BR: What are your thoughts on the legal profession today and the changes you have seen over the years?
DMG: As you grow old everything seems to deteriorate. It is never as good as you remember it, but usually that is because you tend to remember only the good things. I am not one who feels the profession is going to hell in a hand basket. I think the young people coming out of law school are smarter and I am certain they have much more self assurance than my generation. The quality of lawyers has not deteriorated, and indeed, may well have improved.

The law, however, has become merely one aspect of business conduct or human conduct rather than a controlling structure of society. In my recollection of the early days when big companies asked for legal advice and a lawyer gave it to them, they followed it. There was no consulting with public relations, advertising, or accounting departments. Today corporations and many individuals look upon the law as something to consider, but not as something to adhere to, which is unfortunate.

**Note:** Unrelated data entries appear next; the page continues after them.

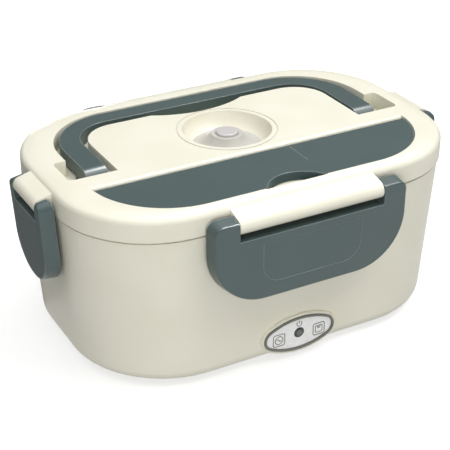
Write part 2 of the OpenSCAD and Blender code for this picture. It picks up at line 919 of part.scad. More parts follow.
module ac_inlet() color("#2c2f30") {
    face_y = boss_y + inlet_flange_t;
    difference() {
        union() {
            back_slab(-ac_inlet_x, ac_body_hx - run_fit, ac_body_hz - run_fit, ac_body_r - run_fit,
                face_y - ac_body_len, boss_y);
            back_slab(-ac_inlet_x, ac_body_hx + ac_flange, ac_body_hz + ac_flange,
                ac_body_r + ac_flange, boss_y, face_y);
        }
        translate([-ac_inlet_x, face_y + join, inlet_z])
            rotate([90, 0, 0])
                linear_extrude(socket_depth + join)
                    socket_lobes();
        for (s = [-1, 1])
            back_rod(-ac_inlet_x + s * pin_pitch / 2, ac_pin_r + run_fit, face_y - ac_body_len - join,
                face_y);
    }
}

module ac_pins() color("#c8a24a") {
    face_y = boss_y + inlet_flange_t;
    for (s = [-1, 1])
        back_rod(-ac_inlet_x + s * pin_pitch / 2, ac_pin_r, face_y - ac_body_len - 5, face_y - 3);
}

dc_body_len = 15;
dc_bore_depth = 10;

module dc_inlet() color("#2c2f30") {
    face_y = boss_y + inlet_flange_t;
    difference() {
        union() {
            back_rod(dc_inlet_x, dc_body_r - run_fit, face_y - dc_body_len, boss_y);
            back_rod(dc_inlet_x, dc_flange_r, boss_y, face_y);
        }
        back_rod(dc_inlet_x, dc_bore_r, face_y - dc_bore_depth, face_y + join);
        back_rod(dc_inlet_x, dc_pin_r + run_fit, face_y - dc_body_len - join, face_y);
    }
}

module dc_pin() color("#c8a24a") {
    face_y = boss_y + inlet_flange_t;
    back_rod(dc_inlet_x, dc_pin_r, face_y - dc_body_len - 4, face_y - 1);
}

// ---- Panel ----

plate_face_y = boss_y - 0.2;

module panel_bezel() color("#77776d") {
    difference() {
        panel_prism(-lie_gap / 2, -boss_y - ring_out, -boss_y + bezel_depth);
        panel_prism(-ring_w, -boss_y - ring_out - join, -boss_y + bezel_depth + join);
    }
}

module panel_plate() color(white) {
    difference() {
        panel_prism(-ring_w - lie_gap / 2, -plate_face_y, -boss_y + bezel_depth);
        translate([0, 0, panel_z])
            rotate([90, 0, 0])
                cylinder(h = boss_y + join, r = led_r + run_fit);
    }
}

led_board_y = boss_back_y - board_gap;

module led_lens() color("#4a4f4b") {
    translate([0, -led_board_y - 0.2, panel_z])
        rotate([90, 0, 0])
            cylinder(h = plate_face_y - led_board_y - 0.2, r = led_r);
    translate([0, -plate_face_y, panel_z])
        intersection() {
            rotate([90, 0, 0])
                cylinder(h = 1, r = led_r);
            translate([0, 6, 0])
                sphere(6.7);
        }
}

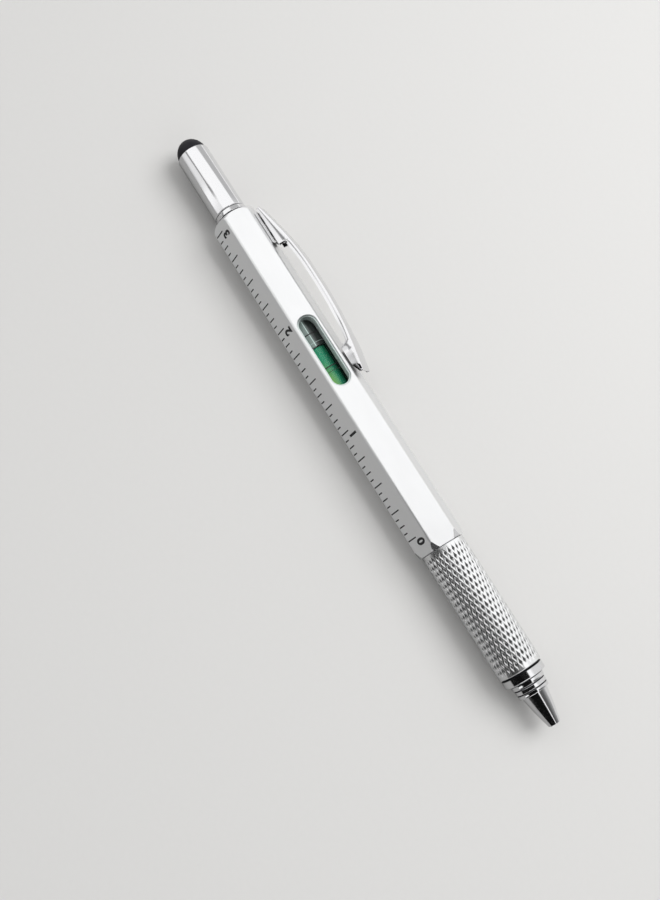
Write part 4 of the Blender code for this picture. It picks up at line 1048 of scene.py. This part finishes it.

Another change is the public attention given to such matters as how much money a lawyer is making or not making, and who is moving from one firm to another firm. There is much more information of that kind in the media, which has led to an unfortunate competition in the profession. Lawyers are no longer satisfied with what they have because they are worried about what someone else is getting. It was better when lawyers were ignorant of other people’s personal business and were more focused on doing their own job and not distracted by competition. And that leads to another significant change: there is no such thing as firm loyalty anymore. In my day if you made a decision to go with a firm, that was it. There had to be something very catastrophic to happen for you to consider going off to another firm. But not anymore. Having stayed with Covington & Burling since I started in 1945, I have been quite happy with my experience. I cannot think of anything else I would have enjoyed more.